Return exactly the lines that run from the beginning through the line containing "for at, middle, reach, out", both included, and no others.

──────────

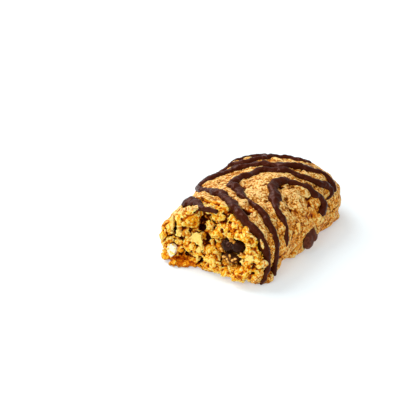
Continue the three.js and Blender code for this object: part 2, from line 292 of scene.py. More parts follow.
def domes(x, z, size):
    """Rounded domes packed over a plane: 1 on a dome's top, 0 in the creases."""
    column, level = np.floor(x / size), np.floor(z / size)
    nearest = np.ones(np.broadcast(x, z).shape)
    for di in (-1, 0, 1):
        for dk in (-1, 0, 1):
            i, k = column + di, level + dk
            centre_x = (i + 0.5 + DOME_DRIFT * (2 * corner_value(i, DRIFT_ROWS[0], k) - 1)) * size
            centre_z = (k + 0.5 + DOME_DRIFT * (2 * corner_value(i, DRIFT_ROWS[1], k) - 1)) * size
            nearest = np.minimum(nearest, ((x - centre_x) ** 2 + (z - centre_z) ** 2) / size**2)
    return 1 - nearest


print("domes along a line:", np.round(domes(np.arange(0, 9, 3.0), np.zeros(3), 3.0), 2))

# %% [markdown]
# ## The loaf as a skin
#
# The skin is a row of rings. Each ring is one cross-section, from the base edge on one side over
# the arch to the other side and back along the flat base. The loaf is made longer at the broken
# end than it is, because the break is cut into it afterwards.

# %% A point of the smooth loaf
BELLY_ANGLE = 90
BASE_ANGLE = 120


def base_step(side, y):
    return sum(np.where(side == at, out * np.exp(-(((y - middle) / reach) ** 2)), 0)
               for at, middle, reach, out in BASE_STEPS)


def loaf_point(angle, y):
    """Points of the smooth loaf. The angle is 0 at the crest, 90 at the belly, 120 at the base edge."""
    angle, y = np.broadcast_arrays(np.asarray(angle, float), np.asarray(y, float))
    share = np.clip((y - END_START) / END_REACH, 0, 1)
    half = HALF_WIDTH * (1 - share**END_PLAN_POWER) ** (1 / END_PLAN_POWER)
    rise = ARCH_RISE * (1 - share**END_SIDE_POWER) ** (1 / END_SIDE_POWER)
    side = np.sign(angle)
    turn = np.radians(np.minimum(np.abs(angle), BELLY_ANGLE))
    under = np.clip((np.abs(angle) - BELLY_ANGLE) / (BASE_ANGLE - BELLY_ANGLE), 0, 1) * np.pi / 2
    over_x = half * np.sin(turn) ** (2 / ARCH_POWER)
    over_z = BELLY_HEIGHT + rise * np.maximum(np.cos(turn), 0) ** (2 / ARCH_POWER)
    under_x = half * (1 - BASE_INSET * (1 - np.cos(under)))
    under_x = under_x + base_step(side, y) * np.sin(under) * half / HALF_WIDTH
    below = np.abs(angle) > BELLY_ANGLE
    x = side * np.where(below, under_x, over_x)
    z = np.where(below, BELLY_HEIGHT * (1 - np.sin(under)), over_z)
    return np.stack([x, y, z], -1)


print("smooth crest:", np.round(loaf_point(0, 0), 2), "belly:", np.round(loaf_point(BELLY_ANGLE, 0), 2))

# %% A point of the uneven crust
TINY = 1e-9


def crust_point(angle, y):
    """The same points with the loaf's lumps, dents and swells, which push them away from its spine."""
    point = loaf_point(angle, y)
    zero = 0 * point[..., 0]
    spine = np.stack([zero, np.minimum(point[..., 1], END_START), zero + BELLY_HEIGHT], -1)
    outward = point - spine
    outward /= np.maximum(np.linalg.norm(outward, axis=-1, keepdims=True), TINY)
    height = sum(reach * swell(point[..., 0], point[..., 1], point[..., 2], size) for size, reach in LUMPS)
    for at, middle, around, along, out in CRUST_FORMS:
        form = -(((angle - at) / around) ** 2) - ((point[..., 1] - middle) / along) ** 2
        height = height + out * np.exp(form)
    fade = ramp(point[..., 2], 0, RELIEF_FADE)
    return point + outward * (height * fade)[..., None]


print("crest:", np.round(crust_point(0, 0), 2), "belly:", np.round(crust_point(BELLY_ANGLE, 0), 2))

# %% Rings of the skin
SKIN_START = -36.0
SKIN_STEP = 0.6
SKIN_COLUMNS = 200
SKIN_BASE_COLUMNS = 12
END_RINGS = 36


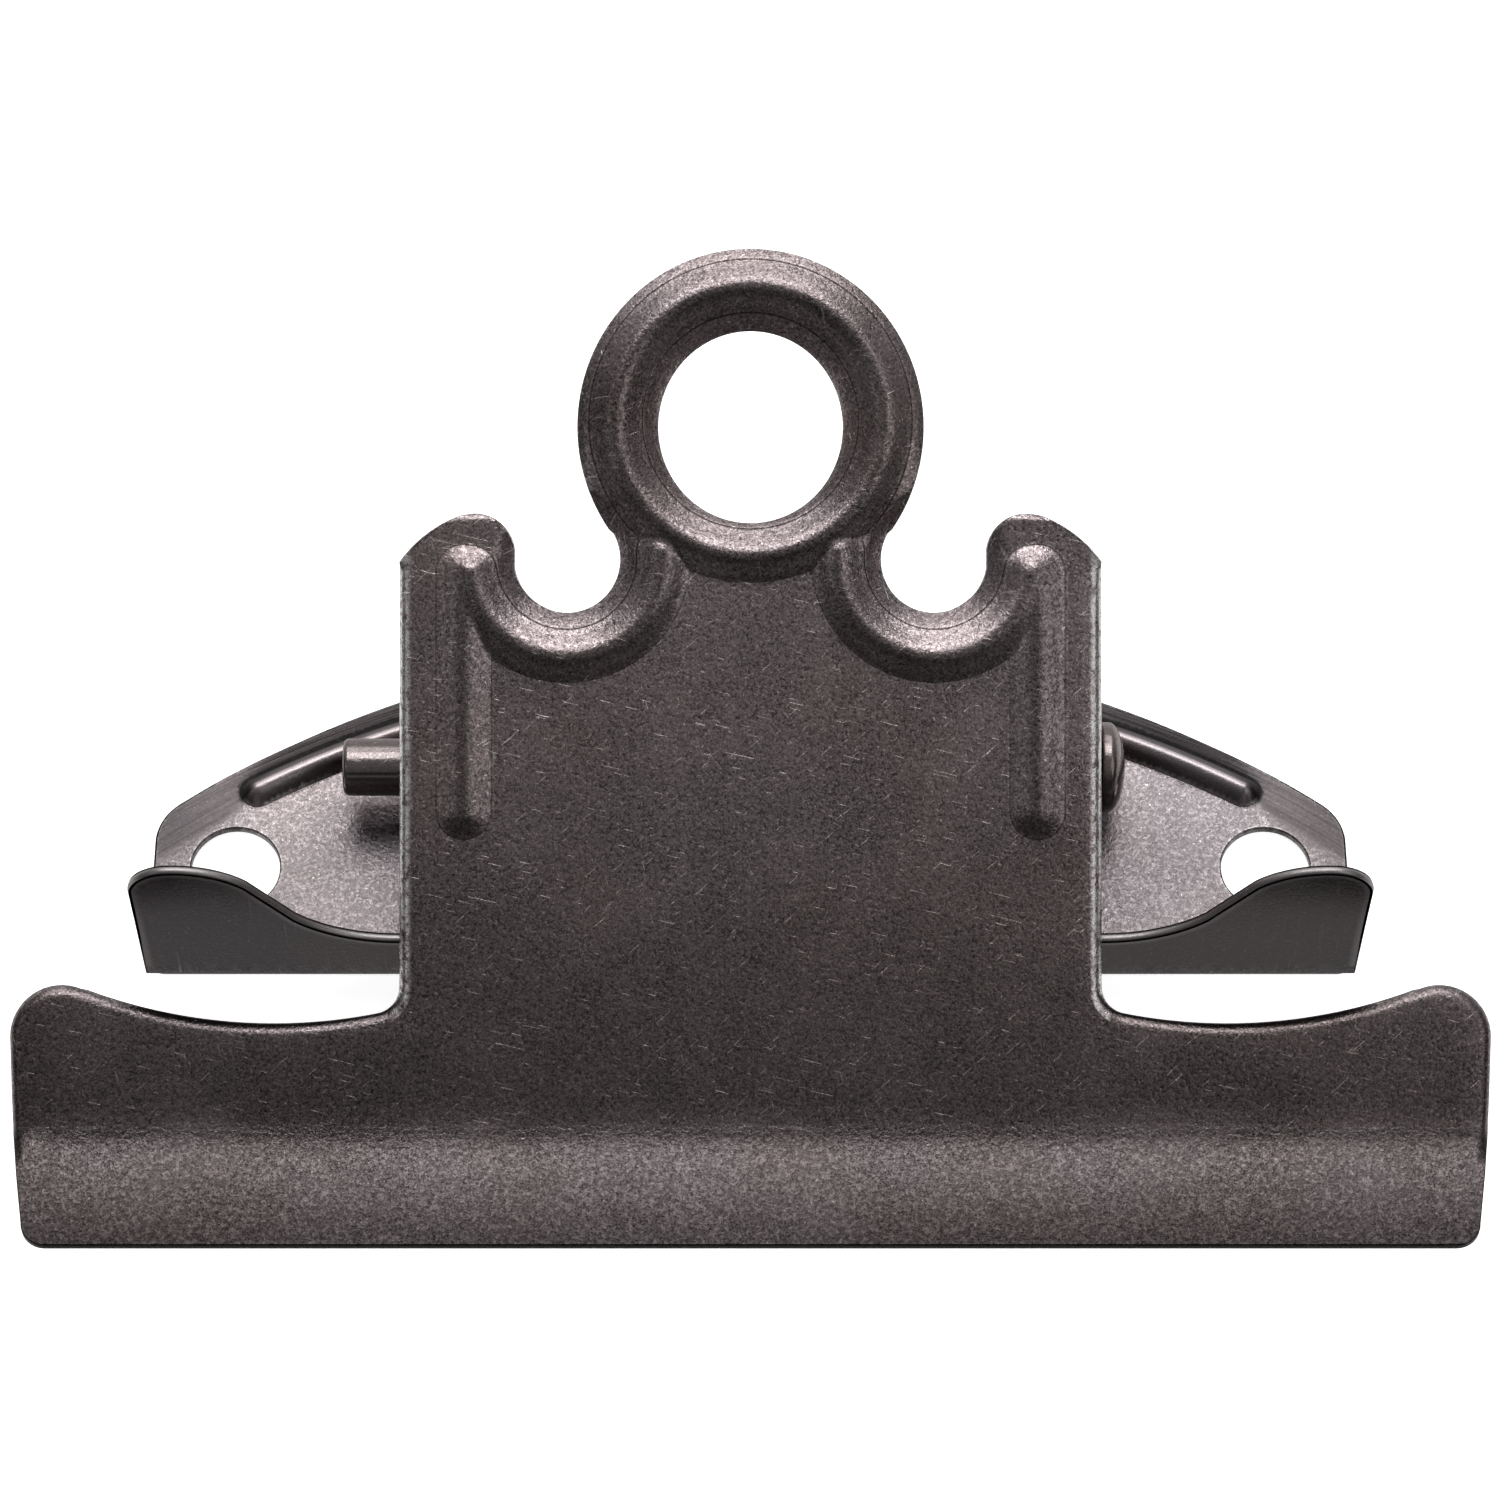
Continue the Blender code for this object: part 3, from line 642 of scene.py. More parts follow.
def bar_edge():
    """The upper edge of the right half of the jaw bar, from the column to the bar's end."""
    centre = (BAR_DIP[0], BAR_DIP[1] + BAR_DIP_RADIUS)
    reach = BAR_DIP_RADIUS - BAR_FILLET
    across = COLUMN_HALF + BAR_FILLET - centre[0]
    fillet_centre = (COLUMN_HALF + BAR_FILLET, centre[1] - math.sqrt(reach * reach - across * across))
    touch = math.degrees(math.atan2(fillet_centre[1] - centre[1], across))
    corner = (BAR_HALF - BAR_CORNER, BAR_PEAK[1] - BAR_CORNER)
    lift = math.degrees(math.atan2(corner[1] - centre[1], corner[0] - centre[0]))
    points = round_arc(fillet_centre, BAR_FILLET, 180.0, 360.0 + touch, 10)
    points += round_arc(centre, BAR_DIP_RADIUS, touch, lift, 40)[1:-1]
    return points + round_arc(corner, BAR_CORNER, 112.0, 0.0, 16)


def lever_half(foot):
    """The right half of the lever's blank, from the top of the ring to the lip's edge at s = foot."""
    points = arc((0.0, RING_Y), RING_OUTER, 90.0, -35.0, 56)
    points += round_arc(NOTCH, NOTCH_RADIUS, 145.0, 350.0, 34)[1:]
    points += arc_through((24.2, 22.3), (25.5, 25.0), (28.6, 26.1), 10)
    points += arc_through((29.8, 25.9), (33.4, 23.9), (COLUMN_HALF, COLUMN_TOP), 11)
    points += [(COLUMN_HALF, EAR_TOP + 0.4), (COLUMN_HALF, EAR_TOP), (COLUMN_HALF, EAR_FOOT)]
    points += bar_edge()
    points += [(JAW_HALF[0] + 0.15, -34.0), (JAW_HALF[0], JAW_BEND)]
    corner = (JAW_HALF[1] - LIP_CORNER, foot + LIP_CORNER)
    return points + round_arc(corner, LIP_CORNER, 0.0, -90.0, 8) + [(0.0, foot)]


def lever_folds(loop):
    """How far each point of the edge is folded back, in radians."""
    x, s = np.abs(loop[:, 0]), loop[:, 1]
    column = (x > COLUMN_HALF - ON_LINE) & (s < COLUMN_TOP + ON_LINE)
    start = np.clip((COLUMN_TOP - s) / (COLUMN_TOP - EAR_TOP), 0.0, 1.0)
    low, high = FOLD_FOOT
    finish = np.clip((s - JAW_BEND - low) / (high - low), 0.0, 1.0)
    full = np.radians(90.0) * np.minimum(start, finish) ** 1.5
    round_top = (x < NOTCH[0] + NOTCH_RADIUS) & (s > NOTCH[1] - NOTCH_RADIUS - 0.5)
    droop = RIM_DROOP * np.clip((NOTCH[0] + DROOP_FADE - x) / DROOP_FADE, 0.0, 1.0)
    return np.where(column, full, np.where(round_top, droop, 0.0))


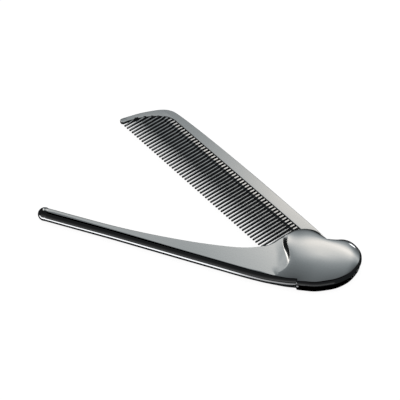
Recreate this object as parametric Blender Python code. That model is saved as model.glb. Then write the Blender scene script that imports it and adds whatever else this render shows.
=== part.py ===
"""Folding detangling comb in dark chromed metal: a handle with a puffy heart over the pivot,
a toothed blade that swings out of the handle's slot, and the pin that the blade turns on.

Origin: on the pin's axis, on the flat underside that the comb rests on.
+X runs along the handle from its ball end to the heart, +Z points up.
"""
import math

import bmesh
import bpy
from mathutils import Vector

MM = 0.001

# Handle: a bar with a round near edge, carried on into two plates with a slot between them.
HANDLE_THICKNESS = 4.6 * MM
SLOT_HEIGHT = 2.8 * MM
BAR_LIFT = 0.02 * MM
BAR_RADIUS = HANDLE_THICKNESS / 2 - BAR_LIFT
BALL_RADIUS = 2.45 * MM
BALL_X = -99.85 * MM
BAR_Y = -16.0 * MM
SLOT_START_X = -98.5 * MM
SLOT_WALL_Y = -16.15 * MM
WALL_END_TOP_X = -4.6 * MM
WALL_END_BOTTOM_X = -6.2 * MM
ROUND_STEPS = 6
BAR_STEPS = 3

# Stations along the bar, in millimetres: x, the round near edge's centre, the far edge,
# and the far edge's own radius.
BAR_STATIONS = [
    (-99.8, -16.0, -13.72, 2.28),
    (-88.0, -15.95, -13.68, 2.20),
    (-74.0, -15.9, -13.65, 1.80),
    (-60.0, -16.05, -13.0, 1.20),
    (-46.0, -16.2, -11.6, 0.70),
    (-35.0, -16.3, -9.75, 0.50),
    (-28.0, -16.4, -8.0, 0.40),
    (-22.9, -16.4, -5.6, 0.40),
    (-19.6, -16.3, -2.9, 0.40),
    (-17.2, -16.2, 0.8, 0.40),
    (-14.0, -15.9, 3.8, 0.40),
    (-9.0, -15.3, 4.0, 0.40),
    (-5.0, -14.3, 2.0, 0.40),
    (-1.0, -12.0, 0.0, 0.40),
]

# Heart: its outline in plan, in millimetres, starting at the notch.
HEART_OUTLINE = [
    (-2.3, 6.2), (-8.6, 9.1), (-14.7, 5.9), (-16.2, 0.2), (-13.6, -6.0), (-10.0, -12.4),
    (-8.2, -16.8), (-2.0, -16.9), (4.1, -14.4), (9.2, -10.2), (12.2, -4.6), (12.4, 1.6),
    (8.9, 6.6), (3.4, 8.5),
]
HEART_RESOLUTION = 4
HEART_RADIUS = HANDLE_THICKNESS / 2
LOWER_PLATE_INSET = 0.3 * MM
DOME_CENTRE = Vector((-1.6, -2.4, 0.0)) * MM
DOME_HEIGHT = 1.4 * MM
DOME_RINGS = (0.88, 0.7, 0.5, 0.25)
ROUND_CORE = Vector((9.5, 8.5, 0.0)) * MM

# The flank fades out towards the near edge.
FLANK_END_Y = -13.5 * MM
FLANK_FADE = 7.0 * MM

# The heart's edge from below, in millimetres: inset and height where it is round,
# then inset and height of the steep flank beside the bar.
HEART_EDGE = [
    (2.30, 0.00, 2.30, 0.00),
    (1.15, 0.31, 1.15, 0.31),
    (0.31, 1.15, 0.31, 1.15),
    (0.00, 2.30, 0.00, 2.30),
    (0.31, 3.45, 0.00, 3.45),
    (1.15, 4.29, 0.05, 4.55),
    (1.70, 4.52, 0.70, 5.20),
    (2.30, 4.60, 1.70, 5.75),
]

# Blade, in its own frame: origin on the pin's axis, shut into the handle at an angle of zero.
OPEN_ANGLE = math.radians(-30.16)
BLADE_THICKNESS = 2.2 * MM
BLADE_EDGE = 0.2 * MM
TIP_LINE_Y = -15.1 * MM
SPINE_INNER_Y = 0.4 * MM
EYE_RADIUS = 4.1 * MM
BORE_RADIUS = 1.8 * MM
EYE_STEPS = 10

# The spine's far end bends down to a round nose beside the first tooth.
NOSE_OUTER = [
    (-96.2, -15.1), (-97.3, -14.9), (-97.7, -13.8), (-97.0, -11.2), (-95.8, -7.2), (-94.0, -3.0),
    (-92.2, 0.2), (-89.9, 2.3), (-86.0, 3.35), (-72.0, 4.2), (-48.0, 4.8), (-25.0, 4.85),
    (-12.0, 4.8), (-5.0, 4.4),
]
NOSE_INNER = [
    (-82.0, 0.4), (-85.6, 0.25), (-88.2, -0.9), (-90.6, -3.2), (-92.6, -6.2), (-94.2, -9.6),
    (-95.2, -13.0), (-95.5, -14.6),
]

# Teeth: straight bars that taper from the spine to their tips.
TOOTH_PITCH = 1.45 * MM
TOOTH_COUNT = 58
FIRST_TOOTH_X = -94.91 * MM
TOOTH_BED = 0.5 * MM
TIP_LENGTH = 0.9 * MM
TOOTH_WIDTH = 0.52 * MM
TOOTH_THICKNESS_AT_SPINE = 1.9 * MM
TIP_WIDTH = 0.4 * MM
TIP_THICKNESS = 0.34 * MM
POINT_WIDTH = 0.2 * MM
POINT_THICKNESS = 0.18 * MM
TOOTH_FLAT = 0.5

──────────

Solution for this task —
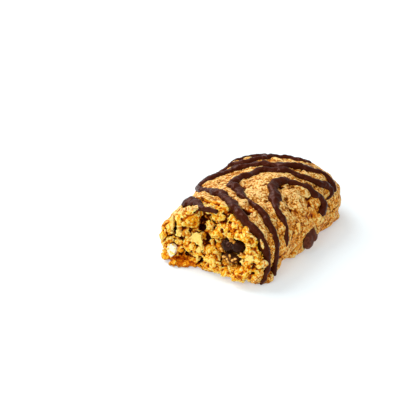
Continue the three.js and Blender code for this object: part 2, from line 292 of scene.py. More parts follow.
def domes(x, z, size):
    """Rounded domes packed over a plane: 1 on a dome's top, 0 in the creases."""
    column, level = np.floor(x / size), np.floor(z / size)
    nearest = np.ones(np.broadcast(x, z).shape)
    for di in (-1, 0, 1):
        for dk in (-1, 0, 1):
            i, k = column + di, level + dk
            centre_x = (i + 0.5 + DOME_DRIFT * (2 * corner_value(i, DRIFT_ROWS[0], k) - 1)) * size
            centre_z = (k + 0.5 + DOME_DRIFT * (2 * corner_value(i, DRIFT_ROWS[1], k) - 1)) * size
            nearest = np.minimum(nearest, ((x - centre_x) ** 2 + (z - centre_z) ** 2) / size**2)
    return 1 - nearest


print("domes along a line:", np.round(domes(np.arange(0, 9, 3.0), np.zeros(3), 3.0), 2))

# %% [markdown]
# ## The loaf as a skin
#
# The skin is a row of rings. Each ring is one cross-section, from the base edge on one side over
# the arch to the other side and back along the flat base. The loaf is made longer at the broken
# end than it is, because the break is cut into it afterwards.

# %% A point of the smooth loaf
BELLY_ANGLE = 90
BASE_ANGLE = 120


def base_step(side, y):
    return sum(np.where(side == at, out * np.exp(-(((y - middle) / reach) ** 2)), 0)
               for at, middle, reach, out in BASE_STEPS)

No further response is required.